Despite there being an alleged split in the lower courts on the “hot pursuit” question—the justices are more likely to take a case with a split—Jenner & Block filed an opposition brief and the justices rejected the state’s appeal.
“That’s a victory that never shows up in the annals of the court, in some ways,” Gershengorn said, “and yet, I think it was a potentially big victory for the tribes, to maintain a victory that they had won in a lower court.”
Pre-SCOTUS
More recently, Kanji observed, the Project is “coming down the chain in the courts of appeal and thinking ahead.”
One such case is pending in the Fifth Circuit, Brackeen v. Bernhardt, a closely-watched challenge to the constitutionality of the Indian Child Welfare Act, a law that seeks to keep children connected to their families and culture when making adoption and foster care decisions.

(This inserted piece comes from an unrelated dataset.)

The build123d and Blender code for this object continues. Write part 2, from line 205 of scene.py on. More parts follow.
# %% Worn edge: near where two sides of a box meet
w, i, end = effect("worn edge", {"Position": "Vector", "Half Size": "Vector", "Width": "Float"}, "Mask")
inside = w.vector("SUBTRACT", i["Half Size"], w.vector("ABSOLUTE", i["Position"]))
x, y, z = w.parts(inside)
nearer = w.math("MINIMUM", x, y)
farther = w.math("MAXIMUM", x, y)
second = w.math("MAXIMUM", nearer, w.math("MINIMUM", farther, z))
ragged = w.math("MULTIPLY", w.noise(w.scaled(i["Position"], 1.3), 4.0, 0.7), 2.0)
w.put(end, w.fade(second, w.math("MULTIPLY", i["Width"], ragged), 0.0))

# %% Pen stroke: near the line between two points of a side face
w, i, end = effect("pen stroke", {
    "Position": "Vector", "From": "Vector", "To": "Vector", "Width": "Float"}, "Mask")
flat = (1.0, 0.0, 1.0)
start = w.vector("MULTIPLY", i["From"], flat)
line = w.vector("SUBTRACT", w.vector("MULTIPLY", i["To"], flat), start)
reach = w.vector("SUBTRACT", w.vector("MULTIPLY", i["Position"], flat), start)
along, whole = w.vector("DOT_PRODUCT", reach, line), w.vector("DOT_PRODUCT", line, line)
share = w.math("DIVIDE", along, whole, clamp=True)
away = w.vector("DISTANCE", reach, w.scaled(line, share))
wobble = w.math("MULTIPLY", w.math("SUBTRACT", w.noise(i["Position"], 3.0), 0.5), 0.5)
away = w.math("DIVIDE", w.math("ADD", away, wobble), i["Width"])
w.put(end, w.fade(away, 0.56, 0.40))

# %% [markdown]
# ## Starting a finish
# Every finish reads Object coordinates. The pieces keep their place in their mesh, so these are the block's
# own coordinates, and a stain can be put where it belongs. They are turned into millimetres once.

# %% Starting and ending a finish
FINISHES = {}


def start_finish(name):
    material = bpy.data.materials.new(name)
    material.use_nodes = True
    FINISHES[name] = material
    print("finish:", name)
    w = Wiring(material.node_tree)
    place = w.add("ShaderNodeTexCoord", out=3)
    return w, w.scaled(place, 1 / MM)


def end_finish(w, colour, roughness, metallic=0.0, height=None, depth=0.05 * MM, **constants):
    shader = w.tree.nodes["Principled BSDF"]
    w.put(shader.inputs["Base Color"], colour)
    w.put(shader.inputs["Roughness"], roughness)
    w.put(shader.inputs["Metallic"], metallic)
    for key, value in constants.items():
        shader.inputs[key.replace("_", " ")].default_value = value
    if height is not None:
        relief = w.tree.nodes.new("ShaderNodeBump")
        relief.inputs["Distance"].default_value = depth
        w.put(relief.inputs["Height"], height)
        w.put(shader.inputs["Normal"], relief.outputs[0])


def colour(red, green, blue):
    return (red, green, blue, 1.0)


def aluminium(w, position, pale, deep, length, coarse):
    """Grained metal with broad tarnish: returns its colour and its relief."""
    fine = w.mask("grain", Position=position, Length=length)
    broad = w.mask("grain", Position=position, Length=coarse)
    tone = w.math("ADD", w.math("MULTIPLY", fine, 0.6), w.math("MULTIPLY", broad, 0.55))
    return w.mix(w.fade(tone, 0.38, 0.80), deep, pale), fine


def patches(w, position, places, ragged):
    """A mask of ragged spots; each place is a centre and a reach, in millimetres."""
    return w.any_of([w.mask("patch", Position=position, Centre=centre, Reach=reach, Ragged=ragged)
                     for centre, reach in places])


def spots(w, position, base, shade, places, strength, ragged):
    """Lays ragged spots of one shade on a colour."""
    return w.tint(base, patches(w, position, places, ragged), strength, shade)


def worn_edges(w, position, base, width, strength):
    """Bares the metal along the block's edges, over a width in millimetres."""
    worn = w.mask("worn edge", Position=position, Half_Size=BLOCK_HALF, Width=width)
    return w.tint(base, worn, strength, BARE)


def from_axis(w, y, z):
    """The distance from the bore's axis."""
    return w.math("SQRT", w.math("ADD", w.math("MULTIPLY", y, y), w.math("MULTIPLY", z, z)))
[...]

The case was argued Jan. 22 in front of the full circuit. It’s awaiting decision.
Briefs were strategized “just like a Supreme Court case,” Kanji said, “highly coordinated and a lot of outreach to good people to write the briefs.”
Michigan State law professor Kathryn Fort was one of the lawyers on the Fifth Circuit briefs.
“For us, as the tribal intervenors, obviously a lot of other tribes wanted to have a voice in that case, and so the Project was very helpful in coordinating that tribal amicus brief and handling all of the signatories,” she said.
The Project’s Brackeen involvement “is slightly unusual in that we typically don’t get that involved in a circuit case,” Williams noted. “It’s the Supreme Court Project.”
But the case, he said, “and this subject matter, ICWA, has such broad-reaching implications for tribes.”